What is being asked.
Repeat every line, exactly, from the very first through the one where "return material" appears. Add nothing else.

Source data.
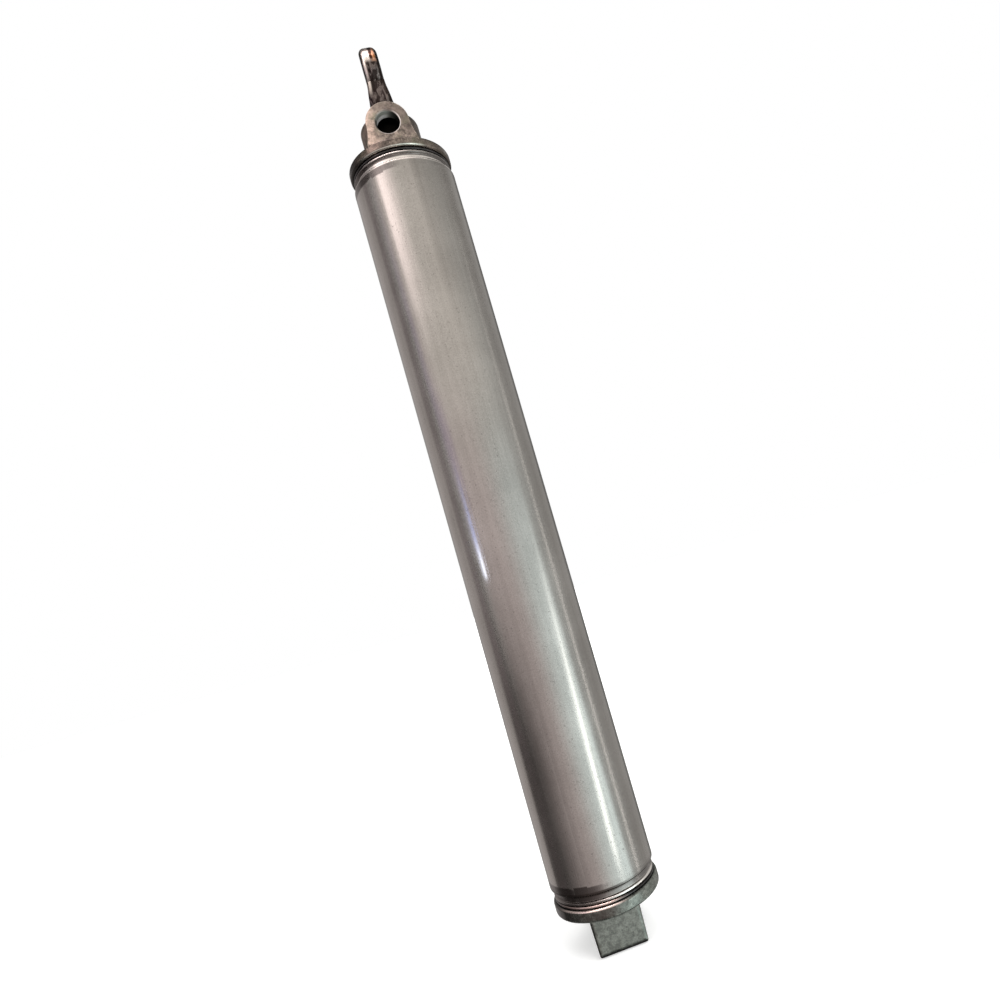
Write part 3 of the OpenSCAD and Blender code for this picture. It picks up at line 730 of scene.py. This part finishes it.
def makeSmallMaterial(name, light, dark, metallic, roughness, grain, depth, turned):
    look = smallLook
    material, tree, shader = newMaterial(name)
    skin = useGroup(tree, castSkin, Grain=grain, Pits=look["pits"])
    clouds = useGroup(tree, cloudyTone, **look["clouds"])
    corners = useGroup(tree, cornerShade, **look["corners"])
    place = objectCoords(tree)
    tone = weighted(tree, (skin["Tone"], clouds["Tone"]), look["toneShares"])
    if turned:  # lathe lines run round the piece
        rings = noise(tree, stretched(tree, place, look["turnedScales"]), 1.0)
        tone = weighted(tree, (tone, rings), look["toneShares"])
    even = smoothStep(tree, tone, *look["toneRange"])
    colour = mixColour(tree, even, dark, light)
    if name == "springWire":  # painted highlight on the left of the ring by the lug
        x, y, z = axisParts(tree, place)
        highlight = times(tree, bothEnds(tree, z)[0], window(tree, x, *look["wireAcross"]))
        colour = mixColour(tree, highlight, colour, look["wireHighlight"])
    # painted shade in the corners
    colour = mixColour(tree, corners["Mask"], colour, capLook["shadeAndGrime"])
    tree.links.new(colour, shader.inputs["Base Color"])
    shader.inputs["Metallic"].default_value = metallic
    tree.links.new(spread(tree, even, *roughness), shader.inputs["Roughness"])
    addRelief(tree, shader, tone, look["reliefStrength"], depth)
    return material


finishes = {"tube_steel": makeBarrelSteel(), "cap_casting": makeCapCasting(), "rod_plating": makeRodSteel()}
for slot, values in smallFinishes.items():
    finishes[slot] = makeSmallMaterial(*values)
for row in frame["record"]["subparts"]:
    mesh = nodes[row["node"]].data
    mesh.materials.clear()
    mesh.materials.append(finishes[row["material_slot"]])
print("materials placed")


# floor, lights and reflection cards

studio = {
    "floorColour": (0.88, 0.88, 0.87),
    "floorShade": 0.98,                    # of its colour, in the paper's darker spots
    "floorSize": 6.0,
    "floorRoughness": 0.9,
    "floorLift": (0.15, 1.6, 0.4, 1.0),    # far from the object the floor turns as white as the world
    "paperScale": 40.0,
    "roomLevel": 0.55,
    "aimHeight": 0.17,
    "cardColumns": 24,
    "leastFade": 0.001,
}
lamps = {
    # name: place, size, power
    "keyLamp": ((0.7, -0.9, 1.1), 0.8, 12.0),
    "fillLamp": ((-0.9, -0.7, 0.5), 0.9, 3.6),
    "backLamp": ((0.2, 1.1, 0.9), 0.9, 7.5),
}
plain, warm, pink, rosy = (1.0, 0.97, 0.94), (1.0, 0.94, 0.88), (1.0, 0.875, 0.86), (1.0, 0.81, 0.85)
green, icy = (0.95, 1.0, 0.985), (0.88, 1.0, 1.0)
haze, violet, blue, paleBlue = (0.84, 0.70, 0.98), (0.90, 0.75, 1.0), (0.50, 0.58, 1.0), (0.80, 0.85, 1.0)
cards = {
    # curved round the axis; name: angles from the front, heights, distance, level, tint,
    # soft share at the left, right, bottom and top, cover, degrees that the upper edge is turned on
    "greyWall": ((-180, 180), (-0.45, 0.95), 0.52, 0.55, plain, (0, 0, 0.1, 0.1), 1.0, 0),
    "leftWall": ((-160, -100), (-0.45, 0.95), 0.51, 0.63, (1.0, 0.92, 0.9), (0.1, 0.1, 0.02, 0.1), 1.0, 0),
    "leftBack": ((-180, -146), (-0.45, 0.95), 0.505, 0.42, plain, (0.01, 0.3, 0.02, 0.1), 1.0, 0),
    "rightBack": ((138, 180), (-0.45, 0.95), 0.505, 0.19, plain, (0.25, 0.01, 0.02, 0.1), 1.0, 0),
    "frontPanel": ((-84, 112), (-0.45, 0.95), 0.50, 0.98, green, (0.17, 0.38, 0.05, 0.1), 1.0, 0),
    "frontLeft": ((-84, 34), (-0.45, 0.95), 0.497, 0.98, pink, (0.2, 0.5, 0.05, 0.1), 1.0, 0),
    "frontTop": ((-80, 112), (0.2, 0.95), 0.495, 1.11, warm, (0.2, 0.5, 0.25, 0.1), 1.0, 0),
    "topRightShade": ((12, 128), (0.34, 0.95), 0.485, 0.4, warm, (0.2, 0.2, 0.35, 0.1), 0.5, 0),
    "topLeftStrip": ((-58, -10), (0.37, 0.62), 0.48, 3.2, pink, (0.02, 0.95, 0.76, 0.01), 1.0, 0),
    "lowRightGlow": ((-10, 66), (-0.45, 0.34), 0.475, 1.98, icy, (0.9, 0.12, 0.05, 0.6), 1.0, 0),
    "lowRightStrip": ((29, 40), (-0.16, 0.20), 0.47, 4.8, green, (0.5, 0.2, 0.02, 0.7), 1.0, 24),
    "lowLeftCard": ((-128, -2), (-0.45, 0.22), 0.46, 0.105, pink, (0.03, 0.75, 0.02, 0.40), 0.95, 23),
    "leftGapCard": ((-108, -80), (-0.45, 0.95), 0.45, 0.3, rosy, (0.25, 0.5, 0.02, 0.02), 0.7, 0),
    "violetHaze": ((-84, -62), (0.17, 0.60), 0.447, 0.66, haze, (0.5, 0.6, 0.3, 0.5), 0.55, 0),
    "violetPatch": ((-75, -50), (0.19, 0.35), 0.446, 0.86, violet, (0.35, 0.5, 0.3, 0.45), 0.55, 0),
    # two narrow cards close to the barrel give the short blue streak in its middle
    "blueLamp": ((-59.8, -54.2), (0.1273, 0.180), 0.051, 3.1, blue, (0.2, 0.2, 0.02, 0.92), 1.0, 0),
    "blueLampEnd": ((-59.1, -53.0), (0.1273, 0.146), 0.05, 5.2, paleBlue, (0.15, 0.15, 0.02, 0.75), 1.0, 0),
    "thinLine": ((71.5, 75), (-0.45, 0.60), 0.44, 2.7, plain, (0.3, 0.3, 0.02, 0.55), 1.0, 21),
    # the dark zone round the eye, with two lights in it
    "eyeShadeRight": ((36, 150), (0.625, 0.95), 0.455, 0.05, warm, (0.1, 0.05, 0.02, 0.02), 0.95, 0),
    "eyeShadeLeft": ((-180, -62), (0.57, 0.95), 0.455, 0.06, warm, (0.02, 0.02, 0.03, 0.02), 0.95, 0),
    "eyeStrip": ((-62, -30), (0.64, 0.95), 0.454, 3.0, pink, (0.1, 0.3, 0.02, 0.02), 1.0, 0),
    "eyeLine": ((58, 72), (0.625, 0.95), 0.45, 1.2, plain, (0.3, 0.3, 0.02, 0.02), 1.0, 0),
}
sheets = {
    # level; name: left and right, front and back, height, level of light, tint, soft shares
    "roofFront": ((-0.52, 0.52), (-0.52, 0.0), 0.96, 2.0, pink, (0.05, 0.35, 0.02, 0.1)),
    "roofStrip": ((-0.5, 0.16), (-0.5, -0.28), 0.955, 16.0, pink, (0.1, 0.4, 0.2, 0.2)),
    "roofBack": ((-0.52, 0.52), (-0.06, 0.52), 0.958, 0.12, plain, (0, 0, 0.1, 0)),
    "darkGround": ((-0.6, 0.6), (-0.6, 0.6), -0.455, 0.04, plain, (0, 0, 0, 0)),
}


def softMask(tree, feather):
    # 1 inside a card, fading to 0 at its left, right, bottom and top
    left, right, bottom, top = (max(part, studio["leastFade"]) for part in feather)
    x, y = axisParts(tree, tree.nodes.new("ShaderNodeUVMap").outputs["UV"])[:2]
    return times(tree, smoothStep(tree, x, 0.0, left), smoothStep(tree, x, 1.0 - right, 1.0, 1.0, 0.0),
                 smoothStep(tree, y, 0.0, bottom), smoothStep(tree, y, 1.0 - top, 1.0, 1.0, 0.0))


def addObject(name, data):
    holder = bpy.data.objects.new(name, data)
    bpy.context.scene.collection.objects.link(holder)
    return holder


def lightCard(name, points, faces, corners, level, tint, feather, cover):
    # a glowing piece that shows in reflections alone
    mesh = bpy.data.meshes.new(name)
    mesh.from_pydata(points, [], faces)
    layer = mesh.uv_layers.new(name="UVMap")
    for loop, uv in zip(layer.data, corners):
        loop.uv = uv
    card = addObject(name, mesh)
    material, tree, output = emptyMaterial(name)
    glow = tree.nodes.new("ShaderNodeEmission")
    glow.inputs["Color"].default_value = (*tint, 1)
    glow.inputs["Strength"].default_value = level
    clear = tree.nodes.new("ShaderNodeBsdfTransparent")
    blend = tree.nodes.new("ShaderNodeMixShader")
    tree.links.new(times(tree, softMask(tree, feather), cover), blend.inputs[0])
    tree.links.new(clear.outputs[0], blend.inputs[1])
    tree.links.new(glow.outputs[0], blend.inputs[2])
    tree.links.new(blend.outputs[0], output.inputs["Surface"])
    mesh.materials.append(material)
    card.visible_camera = False
    card.visible_diffuse = False
    card.visible_shadow = False
    card.visible_transmission = False


def addSheet(name, across, deep, height, level, tint, feather):
    points = [(across[0], deep[0], height), (across[1], deep[0], height),
              (across[1], deep[1], height), (across[0], deep[1], height)]
    corners = (0, 0), (1, 0), (1, 1), (0, 1)
    lightCard(name, points, [(0, 1, 2, 3)], corners, level, tint, feather, cover=1.0)


def addCard(name, angles, heights, distance, level, tint, feather, cover, lean):
    columns = studio["cardColumns"]
    points, corners, faces = [], [], []
    for i in range(columns + 1):
        turn = math.radians(angles[0] + (angles[1] - angles[0]) * i / columns)
        for height, on in zip(heights, (0.0, math.radians(lean))):
            points.append((distance * math.sin(turn + on), -distance * math.cos(turn + on), height))
    for i in range(columns):
        faces.append((2 * i, 2 * i + 2, 2 * i + 3, 2 * i + 1))
        corners += [(i / columns, 0), ((i + 1) / columns, 0), ((i + 1) / columns, 1), (i / columns, 1)]
    lightCard(name, points, faces, corners, level, tint, feather, cover)


def addLamp(name, position, size, power):
    lamp = bpy.data.lights.new(name, "AREA")
    lamp.shape = "SQUARE"
    lamp.size = size
    lamp.energy = power
    holder = addObject(name, lamp)
    holder.location = position
    aim = Vector((0, 0, studio["aimHeight"])) - Vector(position)
    holder.rotation_euler = aim.to_track_quat("-Z", "Y").to_euler()
    holder.visible_camera = False
    holder.visible_glossy = False


def seenWhite(tree):
    # 1 for the camera and in reflections and refractions, 0 where the surface only sends light
    path = tree.nodes.new("ShaderNodeLightPath")
    return largest(tree, *(path.outputs[ray] for ray in ("Is Camera Ray", "Is Glossy Ray", "Is Transmission Ray")))


def addFloor():
    size = studio["floorSize"]
    mesh = bpy.data.meshes.new("floor")
    mesh.from_pydata([(-size, -size, 0), (size, -size, 0), (size, size, 0), (-size, size, 0)], [], [(0, 1, 2, 3)])
    floor = addObject("floor", mesh)
    floor.location.z = cadBox[0].z
    floor.visible_glossy = False
    material, tree, shader = newMaterial("paleFloor")
    place = objectCoords(tree)
    pale = studio["floorColour"]
    shaded = tuple(studio["floorShade"] * part for part in pale)
    paper = noise(tree, place, studio["paperScale"], detail=3.0)
    tree.links.new(mixColour(tree, paper, shaded, pale), shader.inputs["Base Color"])
    shader.inputs["Roughness"].default_value = studio["floorRoughness"]
    reach = tree.nodes.new("ShaderNodeVectorMath")
    reach.operation = "LENGTH"
    tree.links.new(place, reach.inputs[0])
    far = smoothStep(tree, reach.outputs["Value"], *studio["floorLift"])
    shader.inputs["Emission Color"].default_value = (1, 1, 1, 1)
    tree.links.new(times(tree, seenWhite(tree), far), shader.inputs["Emission Strength"])
    mesh.materials.append(material)


def addWorld():
    # white to the camera and in reflections, and plainer as light
    world = bpy.data.worlds.new("studioWorld")
    bpy.context.scene.world = world
    world.use_nodes = True
    tree = world.node_tree
    tree.nodes.clear()
    sky = tree.nodes.new("ShaderNodeBackground")
    output = tree.nodes.new("ShaderNodeOutputWorld")
    sky.inputs["Color"].default_value = (1, 1, 1, 1)
    tree.links.new(spread(tree, seenWhite(tree), studio["roomLevel"], 1.0), sky.inputs["Strength"])
    tree.links.new(sky.outputs[0], output.inputs["Surface"])


addFloor()
addWorld()
for add, rows in ((addLamp, lamps), (addCard, cards), (addSheet, sheets)):
    for name, values in rows.items():
        add(name, *values)
print("studio built:", len(lamps), "lamps,", len(cards) + len(sheets), "cards")


# camera, fitted to the photograph's framing

cameraSetup = {
    "lens": 25.2,
    "sensor": 36,
    "distance": 0.2606,
    "height": 0.1198,
    "roundObject": -1.0,    # degrees, turns the whole camera round the cylinder's axis
    "yaw": 7.598,
    "pitch": 3.537,
    "roll": -16.482,
    "shift": (-0.0981, 0.0206),
    "clip": (0.01, 50),
}


def addCamera():
    yaw, pitch, roll = (math.radians(cameraSetup[part]) for part in ("yaw", "pitch", "roll"))
    forward = Vector((math.sin(yaw) * math.cos(pitch), math.cos(yaw) * math.cos(pitch), math.sin(pitch)))
    level = Vector((math.cos(yaw), -math.sin(yaw), 0))
    upright = level.cross(forward)
    right = level * math.cos(roll) + upright * math.sin(roll)
    up = upright * math.cos(roll) - level * math.sin(roll)
    matrix = Matrix((right, up, -forward)).transposed().to_4x4()
    matrix.translation = (0, -cameraSetup["distance"], cameraSetup["height"])
    data = bpy.data.cameras.new("photoCamera")
    data.sensor_width = cameraSetup["sensor"]
    data.lens = cameraSetup["lens"]
    data.shift_x, data.shift_y = cameraSetup["shift"]
    data.clip_start, data.clip_end = cameraSetup["clip"]
    holder = addObject("photoCamera", data)
    holder.matrix_world = Matrix.Rotation(math.radians(cameraSetup["roundObject"]), 4, "Z") @ matrix
    bpy.context.scene.camera = holder


addCamera()
bpy.context.scene.view_settings.view_transform = "Standard"
print("camera placed")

Complete answer.
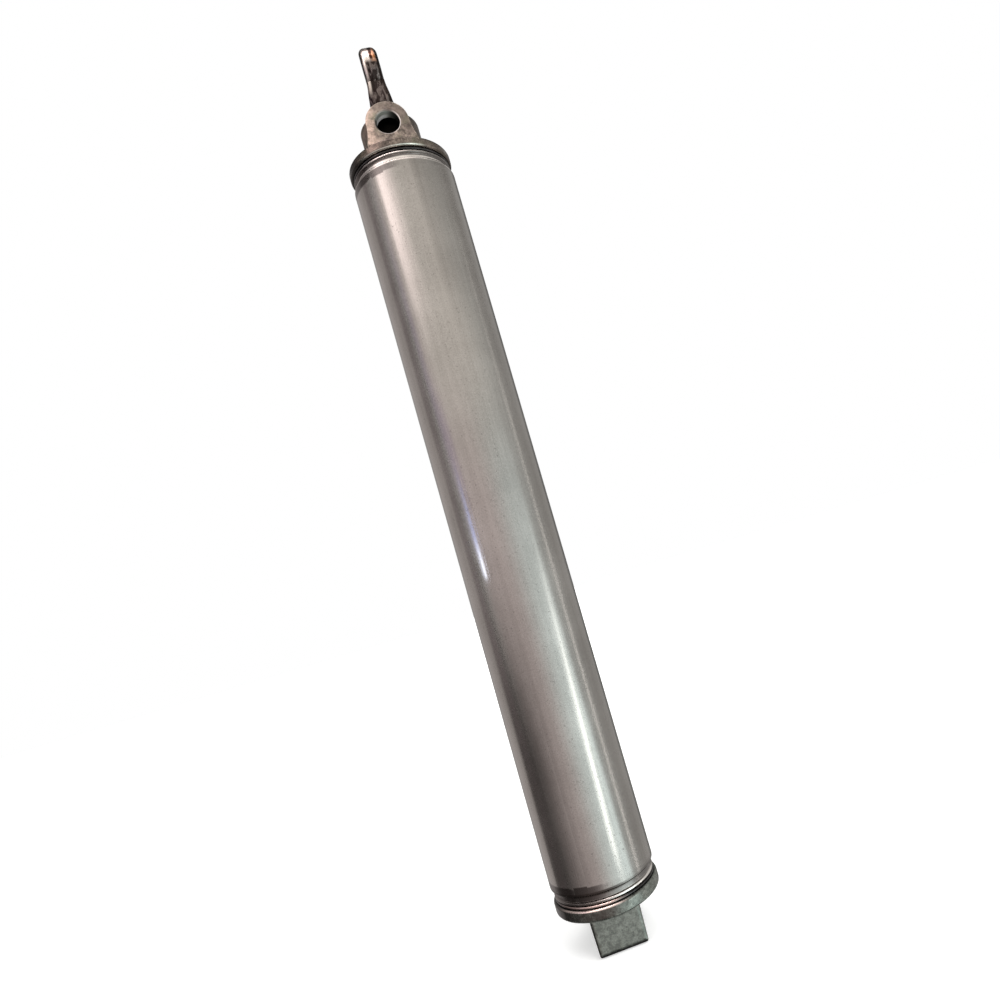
Write part 3 of the OpenSCAD and Blender code for this picture. It picks up at line 730 of scene.py. This part finishes it.
def makeSmallMaterial(name, light, dark, metallic, roughness, grain, depth, turned):
    look = smallLook
    material, tree, shader = newMaterial(name)
    skin = useGroup(tree, castSkin, Grain=grain, Pits=look["pits"])
    clouds = useGroup(tree, cloudyTone, **look["clouds"])
    corners = useGroup(tree, cornerShade, **look["corners"])
    place = objectCoords(tree)
    tone = weighted(tree, (skin["Tone"], clouds["Tone"]), look["toneShares"])
    if turned:  # lathe lines run round the piece
        rings = noise(tree, stretched(tree, place, look["turnedScales"]), 1.0)
        tone = weighted(tree, (tone, rings), look["toneShares"])
    even = smoothStep(tree, tone, *look["toneRange"])
    colour = mixColour(tree, even, dark, light)
    if name == "springWire":  # painted highlight on the left of the ring by the lug
        x, y, z = axisParts(tree, place)
        highlight = times(tree, bothEnds(tree, z)[0], window(tree, x, *look["wireAcross"]))
        colour = mixColour(tree, highlight, colour, look["wireHighlight"])
    # painted shade in the corners
    colour = mixColour(tree, corners["Mask"], colour, capLook["shadeAndGrime"])
    tree.links.new(colour, shader.inputs["Base Color"])
    shader.inputs["Metallic"].default_value = metallic
    tree.links.new(spread(tree, even, *roughness), shader.inputs["Roughness"])
    addRelief(tree, shader, tone, look["reliefStrength"], depth)
    return material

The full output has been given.